«Mio figlio è stato umiliato, giudicato, ignorato. Ora vive la scuola con ansia e si fa del male». È un grido di dolore e di denuncia quello che arriva da una madre crotonese, la cui voce rompe il silenzio su una vicenda che tocca nel profondo il mondo della scuola e dei diritti. Suo figlio, un ragazzo di 16 anni con diagnosi di autismo lieve, è al centro di un caso che pone interrogativi seri sull’inclusione scolastica, il rispetto dei percorsi personalizzati e la formazione del personale docente.

In una lunga e toccante lettera inviata alla redazione, la donna racconta il percorso di suo figlio – brillante e appassionato di musica – e il crollo emotivo vissuto negli ultimi mesi a causa, sostiene, di valutazioni inadeguate e atteggiamenti discriminatori da parte della scuola, che avrebbe ignorato il Piano educativo individualizzato (Pei) previsto dalla legge.

Una testimonianza che chiama in causa non solo il sistema scolastico, ma anche le istituzioni, affinché nessuno studente venga lasciato indietro. Ecco, di seguito, le sue parole.

La lettera

“Sono la madre di un ragazzo di 16 anni con diagnosi di autismo lieve, attualmente iscritto al terzo anno. Mio figlio è un ragazzo sensibile, intelligente e con grandi potenzialità, specialmente nel campo musicale, dove ha sempre dimostrato passione e talento. Tuttavia, negli ultimi mesi, sta vivendo un’esperienza scolastica drammatica e ingiusta, che ha avuto conseguenze serie sul suo benessere psicologico.

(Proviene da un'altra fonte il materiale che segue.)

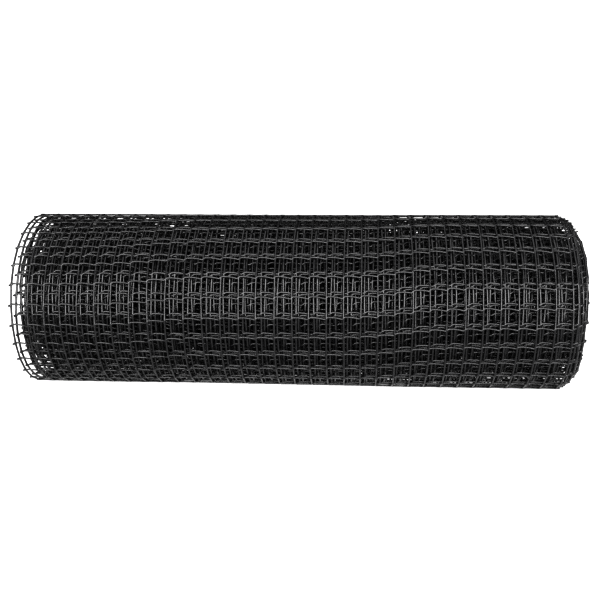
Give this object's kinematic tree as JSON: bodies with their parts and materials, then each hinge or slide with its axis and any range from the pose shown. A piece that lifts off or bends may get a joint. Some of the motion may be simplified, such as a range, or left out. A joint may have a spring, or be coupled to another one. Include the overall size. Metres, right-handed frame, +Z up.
{
  "type": "bird netting roll",
  "caption": "Roll of extruded black plastic square-cell bird netting, lying on its side, with an open lattice outer turn, spiral end faces and an open bore.",
  "frame": {"origin": "on the surface that the roll lies on, under the middle of the roll's box", "axes": "+X along the roll's axis, to the right as seen from the front; +Y to the back, where the loose end is; +Z up"},
  "size_m": [0.5186, 0.1678, 0.163],
  "materials": {
    "black_net": "satin extruded polyethylene, with softly shining strands and knots"
  },
  "bodies": {
    "root": {"net_roll": "black_net"}
  },
  "joints": []
}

Fino allo scorso anno, mio figlio seguiva un programma differenziato. In accordo con la famiglia e con il supporto degli specialisti, abbiamo richiesto il passaggio a un programma personalizzato, previsto e tutelato dalla normativa vigente. Si tratta di un diritto: quello di poter ricevere un’istruzione su misura, costruita sulle sue capacità e sulle sue esigenze, con l’obiettivo di conseguire un diploma.

La reazione di parte del corpo docente a questa legittima richiesta è stata non solo inadeguata, ma profondamente lesiva della dignità di mio figlio. Da quando è stato attivato il percorso personalizzato, mio figlio è stato sottoposto a interrogazioni e valutazioni senza alcun rispetto per quanto stabilito nel suo Piano Educativo Individualizzato (PEI). Ha ricevuto voti bassissimi – 3, 4 – anche in materie come educazione fisica, dove è stato trattato con criteri del tutto fuori luogo, come se fosse un ragazzo con disabilità motorie.

Le conseguenze non si sono fatte attendere. Mio figlio ha iniziato a vivere la scuola con grande ansia, sentendosi giudicato, umiliato e messo sotto pressione. Al rientro da scuola ha manifestato comportamenti problematici e, purtroppo, anche episodi di autolesionismo. Questa situazione ci ha costretti a chiedere supporto psicologico: mio figlio sta seguendo sedute con una psicologa per cercare di gestire lo stress e la sofferenza che questa ingiustizia gli sta causando.

Voglio dirlo chiaramente: questo non è solo un errore educativo. È una violazione gravissima dei suoi diritti, e un fallimento totale del sistema scolastico nel suo dovere più importante: tutelare e valorizzare ogni alunno, soprattutto i più fragili.

Ricordo che:

  • La Legge 104/92 garantisce il diritto all’inclusione scolastica degli alunni con disabilità.ù
  • Il D.Lgs. 66/2017 rafforza questo diritto attraverso l’obbligo di predisporre un PEI che sia rispettato nella progettazione didattica e nella valutazione.
  • La Convenzione ONU sui Diritti delle Persone con Disabilità, ratificata con Legge 18/2009, stabilisce che nessuno studente può essere escluso o penalizzato a causa della sua disabilità.
  • Le Linee Guida ministeriali sull’autismo sottolineano l’importanza della formazione del personale scolastico e della progettazione individualizzata.

La scuola ha il dovere legale e morale di rispettare il PEI di mio figlio e di applicare criteri di valutazione coerenti con il suo percorso personalizzato. Valutarlo con le stesse modalità degli altri studenti, ignorando le sue caratteristiche e i suoi diritti, è una forma di discriminazione. E causargli un disagio così profondo da richiedere un supporto psicologico, è un fallimento educativo e umano che non può essere ignorato.

Mio figlio ha diritto a un futuro. Ha diritto a una scuola che non lo faccia sentire sbagliato, inadeguato o invisibile. Questa è una battaglia che non riguarda solo la mia famiglia: riguarda tutte le famiglie che si battono per un’istruzione inclusiva, rispettosa e umana.

E io, come madre, non ho intenzione di arrendermi”.